WHAT IS ASKED =
Copy the data word for word, keeping every line.
** start of STORED DATA **
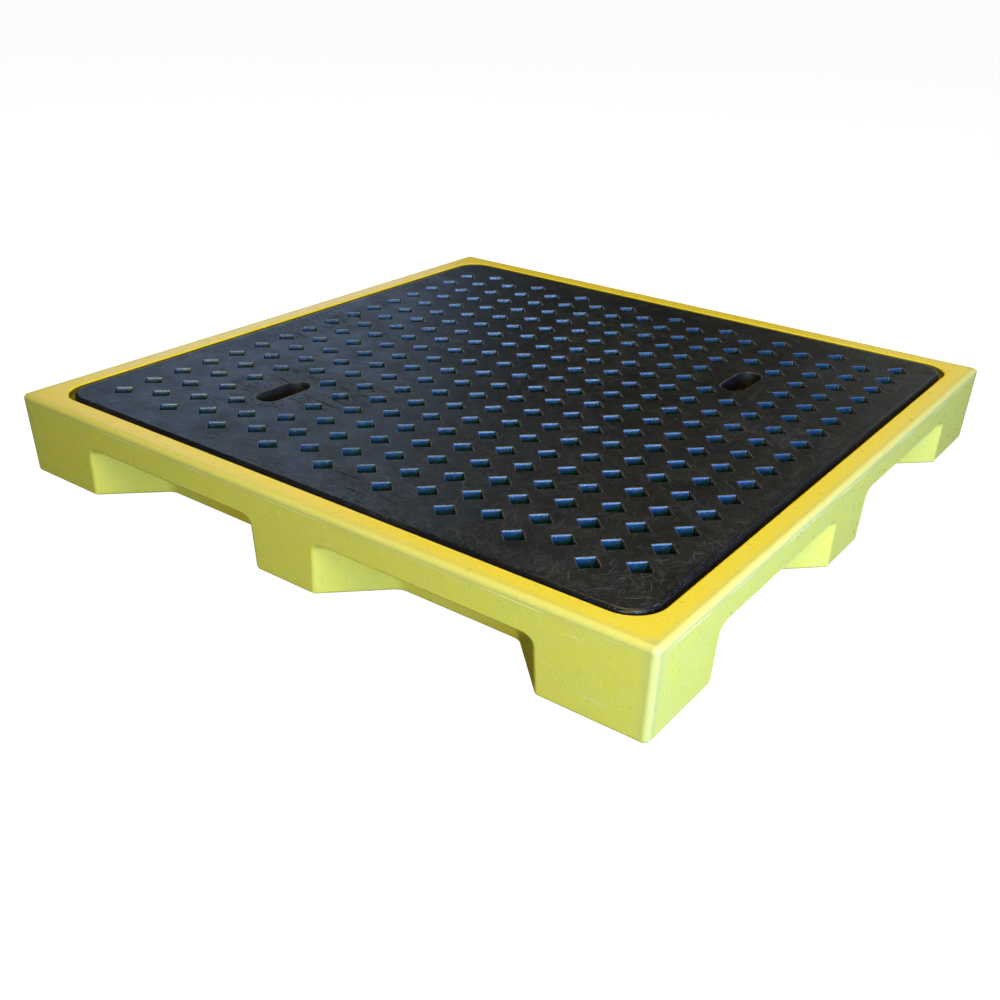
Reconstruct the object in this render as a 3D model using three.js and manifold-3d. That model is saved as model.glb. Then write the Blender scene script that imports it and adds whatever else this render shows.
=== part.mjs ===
// Low spill containment pallet: a double-walled sump tray and a perforated deck that lifts out on its legs.
// Millimetres, +Z up. The origin is the centre of the underside, on the floor.
import * as THREE from 'three';
import { mergeGeometries, mergeVertices } from 'three/addons/utils/BufferGeometryUtils.js';
import Module from 'manifold-3d';

const wasm = await Module();
wasm.setup();

// Sump tray, outside
const SIDE = 1300;              // plan size at the rim, square
const RIM_HEIGHT = 150;         // floor to rim top
const WALL_DRAFT = 5.7;         // how much further in each wall stands at the floor than at the rim
const OUTER_CORNER = 10;        // radius of the upright outer corners
const RIM_ROUND = 9;            // rounding of the rim's outer edge
const FOOT_ROUND = 6;           // rounding of the bottom edge

// Sump tray, inside
const OPENING = 1216;           // opening inside the rim, square
const OPENING_CORNER = 55;
const OPENING_DRAFT = 3;        // how much further in the inner wall stands at the sump floor
const LIP_ROUND = 4;            // rounding of the rim's inner edge
const SKIN = 6;                 // wall thickness of the moulding
const SUMP_FLOOR = 8;           // thickness of the floor, where the two skins are fused
const FLOOR_ROUND = 12;         // rounding between the sump floor and the inner wall

// Notches under the wall, two on each side, with sides that funnel in at 45 degrees
const NOTCH_OFFSET = 267;       // centre of a notch from the middle of its side
const NOTCH_MOUTH = 416;        // width at the wall, at floor level
const NOTCH_BACK = 224;         // width at the back wall, at floor level
const NOTCH_DEPTH = 100;        // rim edge to back wall, at floor level
const NOTCH_HEIGHT = 93;
const NOTCH_DRAFT = 7;          // how far each side leans in between the floor and the ceiling
const NOTCH_CORNER = 28;        // radius of the back corners, in plan
const NOTCH_CEILING_ROUND = 16;
const NOTCH_OUTREACH = 30;      // how far the cutter stands out past the rim
const FUNNEL_MITRE = Math.tan(Math.PI / 8);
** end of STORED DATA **
CORRECT ANSWER =
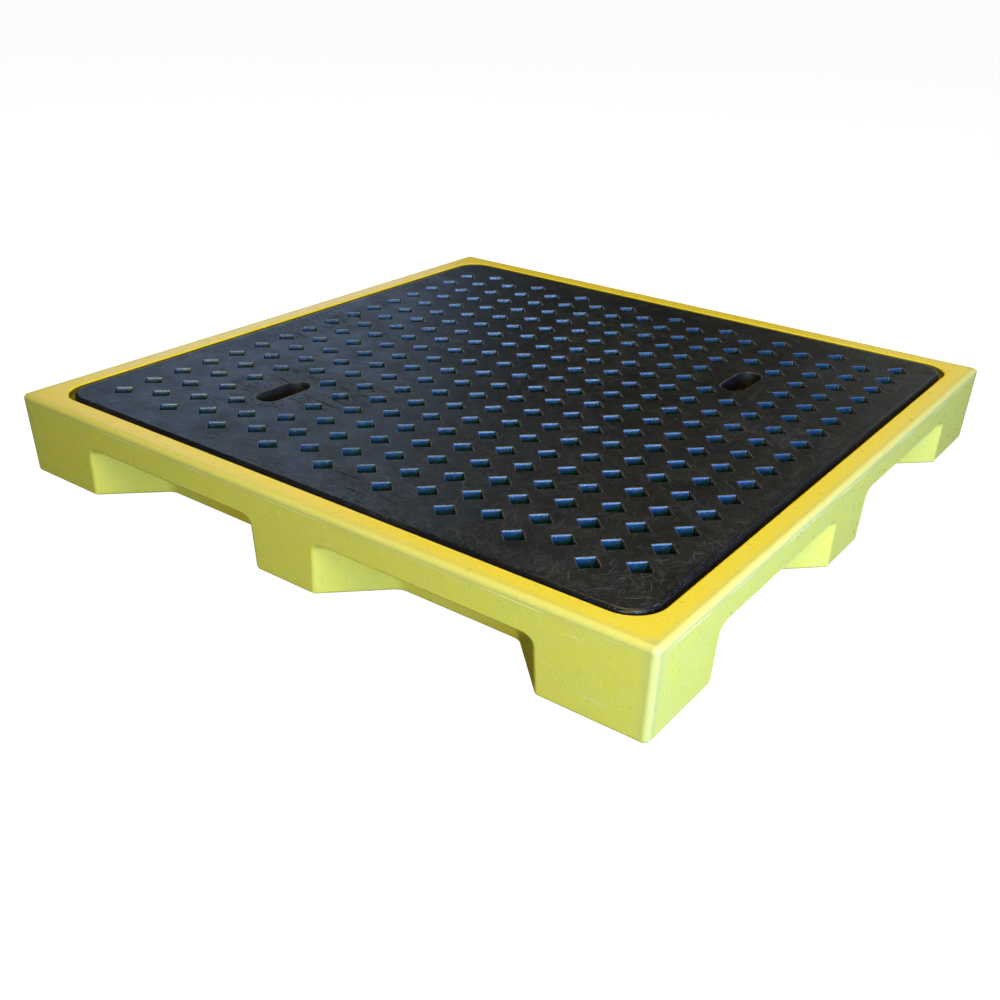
Reconstruct the object in this render as a 3D model using three.js and manifold-3d. That model is saved as model.glb. Then write the Blender scene script that imports it and adds whatever else this render shows.
=== part.mjs ===
// Low spill containment pallet: a double-walled sump tray and a perforated deck that lifts out on its legs.
// Millimetres, +Z up. The origin is the centre of the underside, on the floor.
import * as THREE from 'three';
import { mergeGeometries, mergeVertices } from 'three/addons/utils/BufferGeometryUtils.js';
import Module from 'manifold-3d';

const wasm = await Module();
wasm.setup();

// Sump tray, outside
const SIDE = 1300;              // plan size at the rim, square
const RIM_HEIGHT = 150;         // floor to rim top
const WALL_DRAFT = 5.7;         // how much further in each wall stands at the floor than at the rim
const OUTER_CORNER = 10;        // radius of the upright outer corners
const RIM_ROUND = 9;            // rounding of the rim's outer edge
const FOOT_ROUND = 6;           // rounding of the bottom edge

// Sump tray, inside
const OPENING = 1216;           // opening inside the rim, square
const OPENING_CORNER = 55;
const OPENING_DRAFT = 3;        // how much further in the inner wall stands at the sump floor
const LIP_ROUND = 4;            // rounding of the rim's inner edge
const SKIN = 6;                 // wall thickness of the moulding
const SUMP_FLOOR = 8;           // thickness of the floor, where the two skins are fused
const FLOOR_ROUND = 12;         // rounding between the sump floor and the inner wall

// Notches under the wall, two on each side, with sides that funnel in at 45 degrees
const NOTCH_OFFSET = 267;       // centre of a notch from the middle of its side
const NOTCH_MOUTH = 416;        // width at the wall, at floor level
const NOTCH_BACK = 224;         // width at the back wall, at floor level
const NOTCH_DEPTH = 100;        // rim edge to back wall, at floor level
const NOTCH_HEIGHT = 93;
const NOTCH_DRAFT = 7;          // how far each side leans in between the floor and the ceiling
const NOTCH_CORNER = 28;        // radius of the back corners, in plan
const NOTCH_CEILING_ROUND = 16;
const NOTCH_OUTREACH = 30;      // how far the cutter stands out past the rim
const FUNNEL_MITRE = Math.tan(Math.PI / 8);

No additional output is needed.